You’re sitting in the local coffee shop, the airport, or a hotel room in the big city tapping away on your device when suddenly you get the dreaded low battery notification. These days, chances are that notice will send you scrambling for a charging cord. But a new wireless charging technology backed by the AirFuel Alliance could change that – in fact, it might mean you won’t get that notification in the first place if you’re sitting in the right spot.
The name of the new game in town is “resonant,” a type of wireless charging technology that has the support of companies like Qualcomm, Boeone, Chargifi, MGE Group, NewVastek, and ON Semiconductor. Unlike inductive charging terminals (think those little disks in the center of Starbucks tables), resonant systems don’t require venues to drill or cut holes into their furniture. Resonant transmitters are instead simply mounted underneath table tops and counters.

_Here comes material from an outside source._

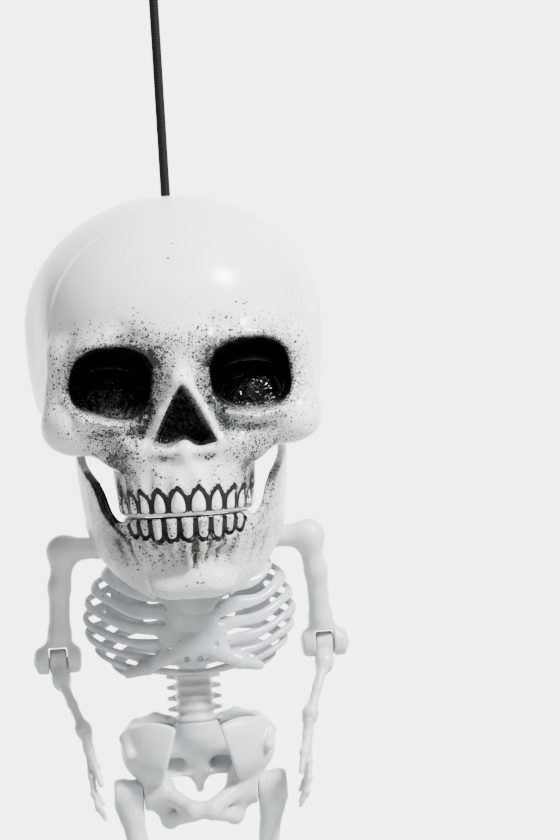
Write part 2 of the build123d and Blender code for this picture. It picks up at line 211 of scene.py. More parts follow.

The systems also offer a bit more wiggle room for those seeking to top off their battery without putting down their device. Where inductive systems require a smartphone or other device to be placed pretty much directly on a charging point with little room for error, resonant systems spread the charging capability far enough to, for instance, cover a whole coffee table. Plus, the technology allows users to keep the device in their hands – up to a few inches off the table top – while it works.
Both of those factors, AirFuel Alliance President and Chairman Ron Resnick said, make resonant a more attractive alternative to offer wireless charging.
Resonant deployments are already popping up across the globe, with some 4,000 points launched by Chargifi and Gill Electronics in the United States, United Kingdom, China, Germany, Singapore, Hong Kong, Russia, Switzerland, Canada, South Africa, Israel, Brazil, and the Caribbean. Chargifi’s partners include Pret a Manger, Imperial College London, and the Atlanta Falcons, while Gill has teamed up with the likes of Marriot, Hilton, Starwood, McDonalds, and Chili’s.
While some of the deployments have been small – such as 72 points launched for a pizza chain in Germany – resonant recently scored a big win when the city of Shenzhen, China, selected the technology for its smart city ecosystem.
The Shenzhen project will begin with 1,000 points rolled out in hotel chains across the city before being expanded to cover a variety of public venues like airports, subway stations, restaurants, and shopping malls, the AirFuel Alliance said. And Shenzhen isn’t alone in its interest in resonant. Resnick said there are a number of other major cities in Asia looking very seriously at the technology.
According to Resnick, those deploying resonant systems will soon find support in the device ecosystem, with compatible gadgets expected to be released by “major phone OEMs” by the end of this year and into 2018. Major PC vendors like Dell, Lenovo, and HP are also getting on the resonant train, he said, because the technology is more efficient at higher power.
Resnick noted that some venues have been holding off with their resonant deployments to wait and see what the smartphone companies are planning to support. And now that those commitments are there, he believes the time is right for the technology to take off.
One more factor working in resonant’s favor? Cost.
While resonant is currently more expensive than inductive, Resnick said a major manufacturer in Asia has stated that within a year or two it will have whittled the price of resonant technology down to be the same as that of inductive.
And recent market research indicates there’s public demand to support the infrastructure expense of resonant deployments. IHS Markit reported last month that more than a third (35 percent) of U.S. consumers said they’ve used wireless charging, and three quarters of consumers would like to see wireless charging technology adopted in laptops in particular. Wearables was another category where consumers would like to see wireless charging, particularly for smart watches, IHS found.
The firm indicated that wireless charging transmitter shipments will ramp to 30 million units over the next decade, driven by transmitters designed for public infrastructure like restaurants and hotels.
“As more consumers start to own multiple wireless charging devices, the need for multi-device chargers will increase,” IHS observed. “As more applications in consumer, industrial, and medical markets adopt wireless power technology, IHS Markit expects market growth to be rapid.”